While attending Southern Oregon University, they both studied music. She saw flashes of brilliance in him. “He already knew everything that was being taught.” She noticed his sense of humor. “He was hysterical.” She had already observed his compassion. As one of seven kids, he was practiced at living a life that was other-centered. That’s a good quality to have when you end up married with four kids or the leader of a pack of super-talented, fellow musicians.
Jessica noticed early on that Brent didn’t seem to care what other people thought of him. His fearless personality and drive to live life in his own lane initially disqualified him as a love interest in her mind. He walked through life with unmatched socks, after all. Eventually, his boldness became something that attracted her to him. This fearlessness has served him well in the world of music.
“There was a need for jazz leadership in San Antonio. Brent was able to take that and not mess around with that. And not say no. And not be told that jazz isn’t popular here. Brent doesn’t buy that,” she said.
Brent is bold, ambitious, and hard working — mixing both creativity and strategic organization.

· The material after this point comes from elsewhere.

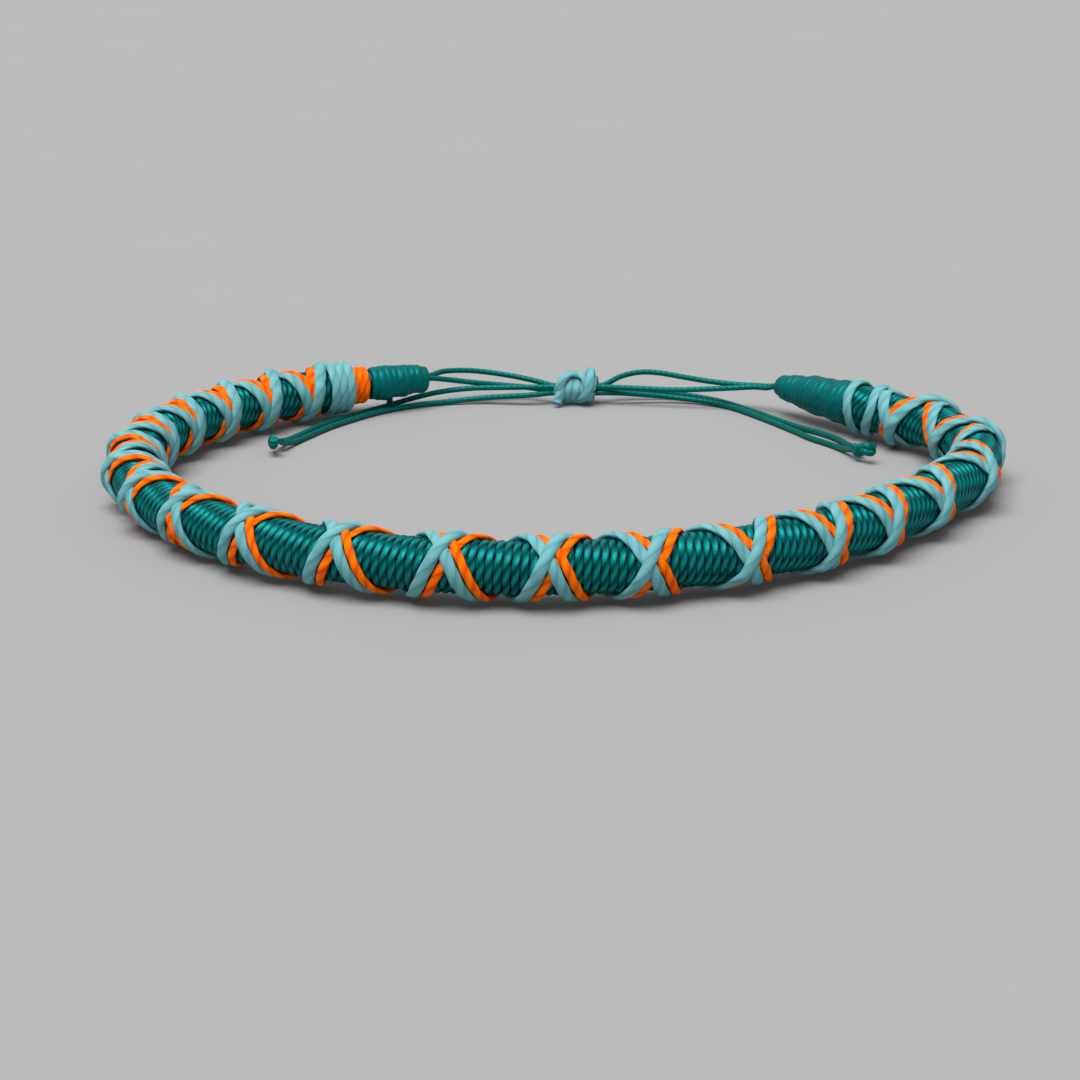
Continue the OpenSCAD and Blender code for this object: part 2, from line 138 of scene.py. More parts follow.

“He can believe in something that seems totally impossible. He doesn’t ever stop, and he never has an idea that he doesn’t act on,” she said. He loves the work that he does, even though it is hard work.
In the 10 or so years that he has lived in San Antonio, Brent has covered a lot of ground. He has performed more than 1,000 gigs in the last five years. He has formed five bands. He helped create an app that tracks live jazz music called Jazz Tonight. His trio performed at Carnegie Hall. He has had leadership roles in the Summer Dance Hall series at the Pearl Brewery, the Empire Series, and the San Antonio Cocktail Conference. He has also been a staple at Bohanan’s, performing every Friday and Saturday night. Finally, he has recorded three albums in the last year alone.
Jessica values her husband’s work and celebrates his success, yet she is aware of danger of unbridled ambition. She said religion keeps Brent’s creative fearlessness in check.
“Since he knows Christ, he knows the fragileness of his situation,” she said. “Jesus and the responsibility of having a family” have channeled and refined Brent’s creative gifts and ambition.
Although Brent has become more of a public figure in our community and the wider world of music, Jessica has remained an introvert. She is confident in her quieter temperament and doesn’t feel overshadowed by Brent’s public persona. She admits, though, that she is at times fearful that Brent’s love of work for any given project will eclipse his love and passion for her.
With Brent, “whatever I see, I believe what I am seeing,” she said. Brent isn’t romantic in the canned, stereotypical sense. “The most romantic thing about Brent is that I believe him. When I bring a fear to him (like the fear that any one of these projects will be more important than me), he puts those fears aside. His words are believable.”
This credibility — both in relationships and work — makes the chaos in the Watkins house beautiful.